In this final chapter we study the Poincaré disk model for hyperbolic geometry. Even though hyperbolic geometry is a non-Euclidean geometry, the topic is nonetheless appropriate for inclusion in a treatment of Euclidean geometry because the Poincaré disk is built within Euclidean geometry. The main tool used in the construction of the Poincaré disk model is inversion in Euclidean circles, so the tools you made in Chapter 13 will be used in this chapter to perform hyperbolic constructions. Many of the constructions in this chapter were inspired by those in the beautiful paper [7] by Chaim Goodman-Strauss.

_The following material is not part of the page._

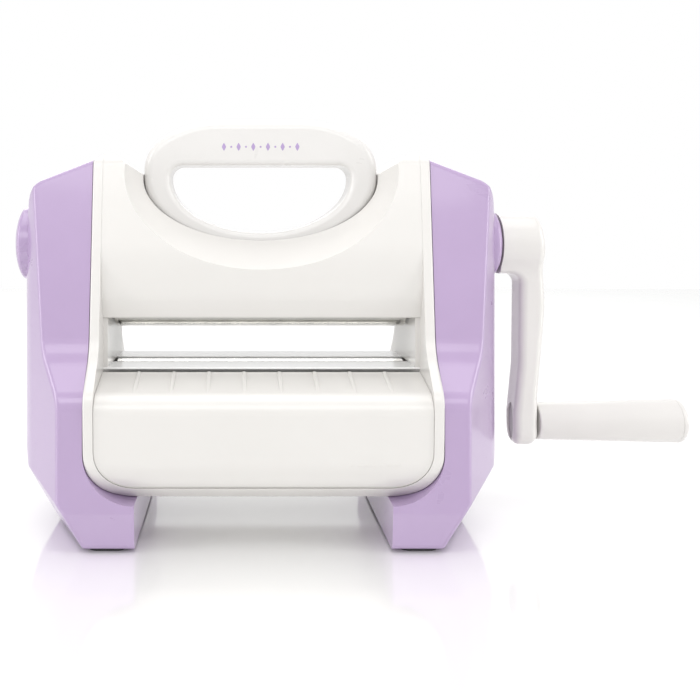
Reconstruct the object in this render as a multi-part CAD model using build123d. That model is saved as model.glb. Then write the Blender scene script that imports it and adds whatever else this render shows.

It was Eugenio Beltrami (1835–1900) who originated the idea of representing hyperbolic geometry within Euclidean geometry. There are many ways in which to construct models of hyperbolic geometry, but the Poincaré disk model is probably the best known. One reason for its popularity is the great beauty of the diagrams that can be constructed in it. The model is named for the French mathematician Henri Poincaré (1854–1912) who first introduced it.

The Poincaré disk model for hyperbolic geometry

A model for a geometry is an interpretation of the technical terms of the geometry (such as point, line, distance, angle measure, etc.) that is consistent with the axioms of the geometry. The usual model for Euclidean geometry is ℝ2, the Cartesian plane, which consists of all ordered pairs of real numbers.